§ **Required work**:
Reproduce exactly the lines below, from the first through the one containing "pocket_drop = 5.6; // [5:0.1:5.8]", and nothing more.

## Start Given material

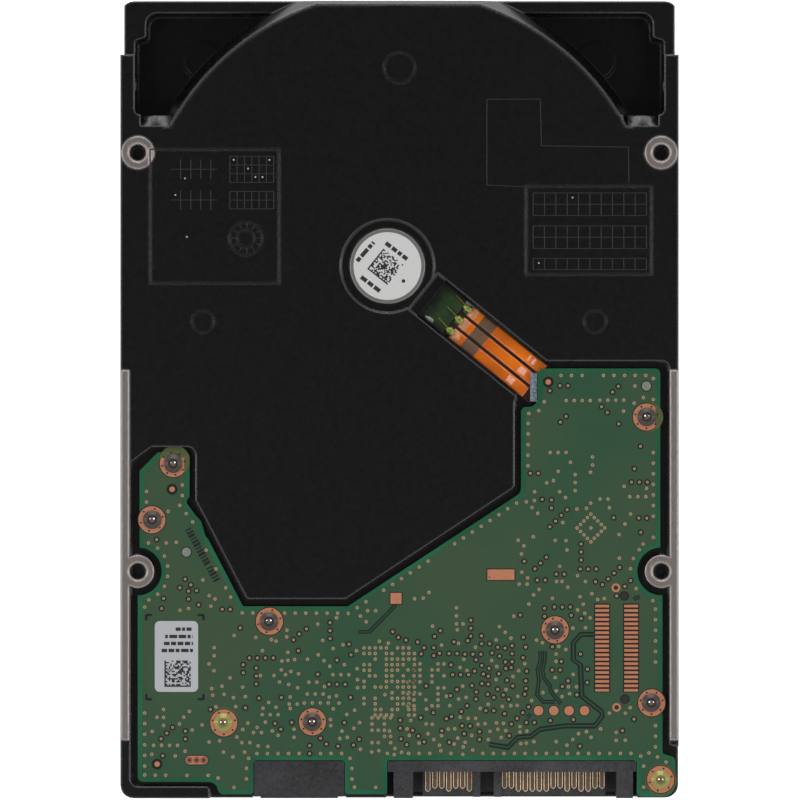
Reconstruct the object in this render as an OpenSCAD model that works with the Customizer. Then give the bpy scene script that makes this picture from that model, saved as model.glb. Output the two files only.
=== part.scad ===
// 3.5-inch helium-filled hard disk drive, lying on its cover with the circuit board upwards.
// +Z points out of the board side, the plugs are at -Y, and the origin is the bottom centre.
$fn = 64;

/* [Body] */
// Width across the side rails
body_w = 101.6; // [101:0.1:103]
// Length from the plug end to the far end
body_l = 145.2; // [144:0.1:147]
// Height from the outer cover to the mounting faces
body_h = 26.1; // [26.1:0.1:27.5]
// Corner radius of the casting seen from above
corner_r = 2.4; // [1.5:0.1:4]
// Width of the bare rail strip beside the board
rail_w = 1.5; // [1:0.1:2]
// Drop of the black deck below the mounting faces
deck_drop = 0.3; // [0.1:0.05:0.5]
// Drop of the board's outer face below the mounting faces
board_drop = 0.8; // [0.6:0.05:1]
// Floor of the board recess, below the mounting faces
recess_drop = 2.9; // [2.7:0.05:3.1]
// Floor of the component pocket, below the mounting faces
pocket_drop = 5.6; // [5:0.1:5.8]

/* [Mounting holes] */
// Wall radius of the tapped mounting holes
hole_r = 1.4; // [1.3:0.05:1.5]
// Depth of the tapped holes in the board side
hole_depth = 3.6; // [3:0.1:3.8]
// Depth of the tapped holes in the sides
side_hole_depth = 3.4; // [2.5:0.1:3.8]
// Radius of the machined face round a mounting hole
spot_r = 3; // [2.6:0.1:3.2]
// Hole centre to the side face
hole_inset = 3.175; // [3.1:0.025:3.4]
// Near hole to the plug end
hole_near = 41.28; // [41:0.1:42]
// Near hole to far hole
hole_pitch = 76.2; // [75:0.1:77]
// Near side hole to the plug end
side_hole_near = 28.5; // [28:0.1:29]
// Near side hole to far side hole
side_hole_pitch = 101.6; // [101:0.1:102]
// Side hole below the mounting faces
side_hole_drop = 6.35; // [6.2:0.05:6.5]

/* [Covers] */
// Thickness of the welded outer cover
outer_cover_t = 0.6; // [0.4:0.05:0.8]
// Gap between the two covers
cover_gap = 1; // [0.9:0.05:1.2]
// Thickness of the inner cover
inner_cover_t = 1; // [0.8:0.05:1.1]
// Thickness of the gasket
gasket_t = 0.3; // [0.2:0.05:0.5]
// Inner cover edge to the casting's side face
inner_cover_inset = 3.4; // [3:0.1:3.6]
// Depth of the label's recess in the outer cover
label_recess = 0.15; // [0.1:0.05:0.2]
// Radius of the cover screws' shanks
cover_screw_r = 1; // [0.8:0.1:1.1]

/* [Disk stack] */
// Spindle axis to the drive's centre plane
spindle_x = -2.2; // [-2.3:0.1:-1.8]
// Spindle axis to the plug end
spindle_from_plug = 96.85; // [96.5:0.1:97.5]
// Number of platters
platter_n = 9; // [9:1:9]
// Radius of a platter
platter_r = 47.5; // [46.5:0.1:47.5]
// Thickness of a platter
platter_t = 0.635; // [0.5:0.005:0.66]
// Platter to platter distance
platter_pitch = 1.7; // [1.68:0.01:1.72]
// Outermost platter below the ceiling of the disk well
platter_ceiling_gap = 1.165; // [1.1:0.005:1.2]
// Bore radius of a platter
platter_bore_r = 12.5; // [12.4:0.05:12.8]
// Gap between platter rim and casting
well_gap = 0.25; // [0.2:0.05:0.5]
// Thickness of the casting above the disk well
well_roof_t = 1.6; // [1.4:0.1:1.8]

/* [Actuator] */
// Pivot axis to the drive's centre plane
pivot_x = 14; // [13.8:0.1:14.2]
// Pivot axis to the plug end
pivot_from_plug = 40.5; // [40.3:0.1:40.7]
// Parked direction of the arms, from +X
park_angle = 52.5; // [52:0.1:53]
// Pivot to read/write heads
head_reach = 50; // [49.5:0.1:50.3]
// Thickness of an arm
arm_t = 0.7; // [0.6:0.05:0.75]
// Radius of the pivot bearing cartridge
cartridge_r = 6; // [5.5:0.1:6.2]
// Radius of the fixed pivot shaft
pivot_shaft_r = 2; // [1.8:0.1:2.2]

/* [Circuit board] */
// Thickness of the board
board_t = 1; // [0.8:0.05:1.1]
// Radius of the board's screw heads
board_screw_head_r = 1.7; // [1.5:0.05:1.9]
// Contact pitch of the plug
pin_pitch = 1.27; // [1.25:0.01:1.28]
// Width of a plug contact
pin_w = 0.95; // [0.8:0.05:1]

/* [Hidden] */

EPS = 0.01;             // overlap that makes a cut run clean through
ALUMINIUM = [0.78, 0.78, 0.77];
BLACK = [0.09, 0.09, 0.09];
GREEN = [0.13, 0.36, 0.22];
STEEL = [0.72, 0.72, 0.7];
COPPER = [0.8, 0.5, 0.36];

// Sides of the outline
left = -body_w / 2;
right = body_w / 2;
front = -body_l / 2;
rear = body_l / 2;

// Heights, from the cover side to the board side
outer_cover_top = outer_cover_t;
inner_cover_z = outer_cover_top + cover_gap;
gasket_z = inner_cover_z + inner_cover_t;
cavity_z = gasket_z + gasket_t;
deck_z = body_h - deck_drop;
board_top = body_h - board_drop;
board_z = board_top - board_t;
recess_z = body_h - recess_drop;
pocket_z = body_h - pocket_drop;
well_roof = recess_z - well_roof_t;
bay_roof = pocket_z - 1.7;

// Spindle and pivot axes
spindle = [spindle_x, front + spindle_from_plug];
pivot = [pivot_x, front + pivot_from_plug];
well_r = platter_r + well_gap;

// Mounting hole centres in the board side and along the sides
hole_x = right - hole_inset;
hole_ys = [front + hole_near, front + hole_near + hole_pitch];
side_hole_ys = [front + side_hole_near, front + side_hole_near + side_hole_pitch];
side_hole_z = body_h - side_hole_drop;

// A unit vector, and the direction of a vector in degrees
function unit(v) = v / norm(v);
function heading(v) = atan2(v[1], v[0]);
// An angle brought to within half a turn of zero
function wrapped(a) = a - 360 * round(a / 360);
// Points of the arc that rounds the corner b between a and c to the radius r
function corner_arc(a, b, c, r, steps = 5) =
    r <= 0 ? [b] :
    let (u = unit(a - b), v = unit(c - b),
         half = acos(max(-1, min(1, u * v))) / 2)
    half > 89 ? [b] :
    let (centre = b + unit(u + v) * r / sin(half),
         first = heading(b + u * r / tan(half) - centre),
         turn = wrapped(heading(b + v * r / tan(half) - centre) - first))
    [for (i = [0 : steps]) centre + r * [cos(first + turn * i / steps), sin(first + turn * i / steps)]];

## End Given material

§ **Final answer**:
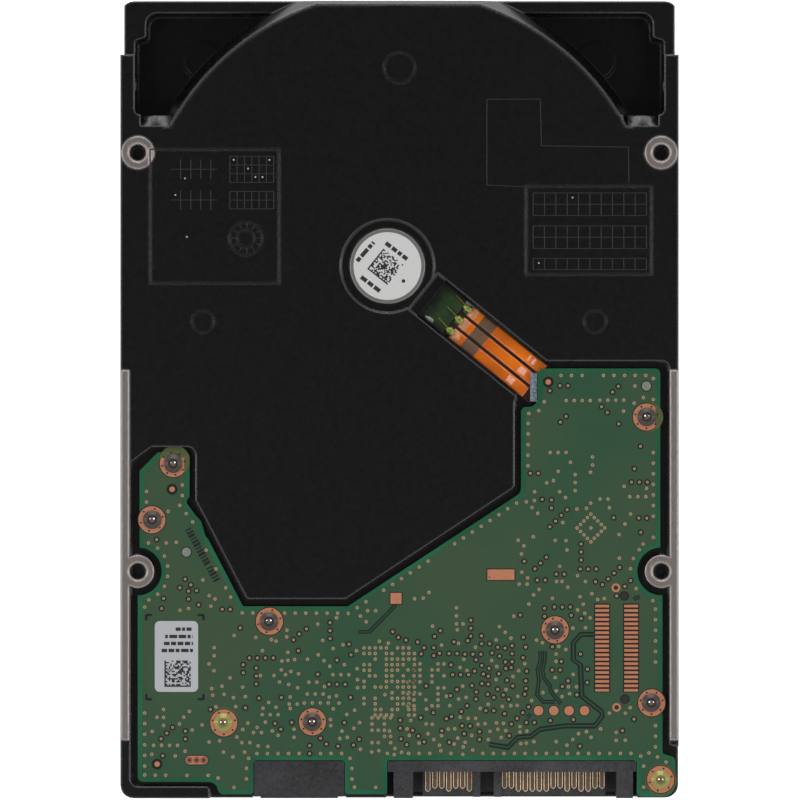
Reconstruct the object in this render as an OpenSCAD model that works with the Customizer. Then give the bpy scene script that makes this picture from that model, saved as model.glb. Output the two files only.
=== part.scad ===
// 3.5-inch helium-filled hard disk drive, lying on its cover with the circuit board upwards.
// +Z points out of the board side, the plugs are at -Y, and the origin is the bottom centre.
$fn = 64;

/* [Body] */
// Width across the side rails
body_w = 101.6; // [101:0.1:103]
// Length from the plug end to the far end
body_l = 145.2; // [144:0.1:147]
// Height from the outer cover to the mounting faces
body_h = 26.1; // [26.1:0.1:27.5]
// Corner radius of the casting seen from above
corner_r = 2.4; // [1.5:0.1:4]
// Width of the bare rail strip beside the board
rail_w = 1.5; // [1:0.1:2]
// Drop of the black deck below the mounting faces
deck_drop = 0.3; // [0.1:0.05:0.5]
// Drop of the board's outer face below the mounting faces
board_drop = 0.8; // [0.6:0.05:1]
// Floor of the board recess, below the mounting faces
recess_drop = 2.9; // [2.7:0.05:3.1]
// Floor of the component pocket, below the mounting faces
pocket_drop = 5.6; // [5:0.1:5.8]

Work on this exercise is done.